CIANO, GALEAZZO (1903–44): His father was an early Fascist government minister, whose recently conferred aristocratic title of Count was then passed on to him. Galeazzo rose rapidly to the heights of the Fascist state thanks as well to his 1930 marriage to Mussolini’s daughter, Edda. Appointed foreign minister in 1936 at the age of thirty-three, he remained his father-in-law’s heir apparent for the next several years. Eager to stay on the pope’s good side, he regularly offered professions of his deep Catholic faith to the pope’s emissaries and cast himself as the pope’s ally in trying to prevent Mussolini from joining the war. After briefly serving as the Duce’s ambassador to the Vatican in 1943, he would end up facing a Fascist firing squad.
FARINACCI, ROBERTO (1892–1945): One of the original Fascists, boss of the northern city of Cremona, member of the Grand Council of Fascism from 1922, Farinacci styled himself as the most Fascist of Fascists and the one most devoted to Hitler. Mussolini would frequently use Farinacci and his anticlerical newspaper, Il Regime Fascista, as his stick to keep the pope in line. No one better incarnated what the pope considered the bad wing of the Fascist Party.

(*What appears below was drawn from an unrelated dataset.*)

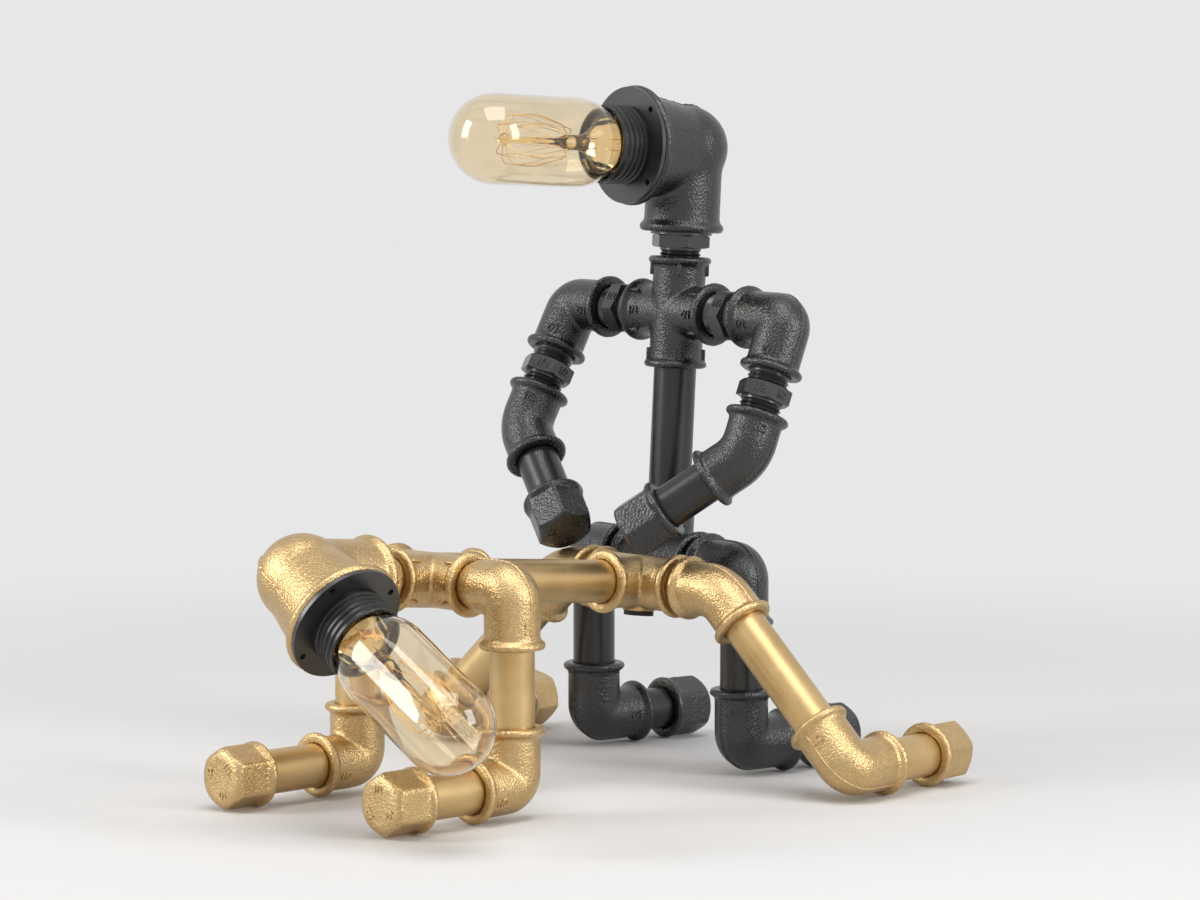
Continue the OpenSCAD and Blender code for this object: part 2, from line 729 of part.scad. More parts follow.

GUARIGLIA, RAFFAELE (1889–1970): Cardinal Maglione was delighted to learn of Mussolini’s appointment of Guariglia, formerly ambassador to France, as Italy’s ambassador to the Holy See following Attolico’s death in early 1942. He regarded Guariglia, a fellow Neapolitan, as a friend. Recognizing later in 1942 that the Axis was likely to lose the war, Guariglia hoped to find an escape for himself and for Italy. Sent to serve as Italy’s ambassador to Turkey in early 1943, he returned following Mussolini’s overthrow in July to serve briefly as Italy’s foreign minister, meeting secretly many evenings with Cardinal Maglione as the Italian government faced a terrible dilemma.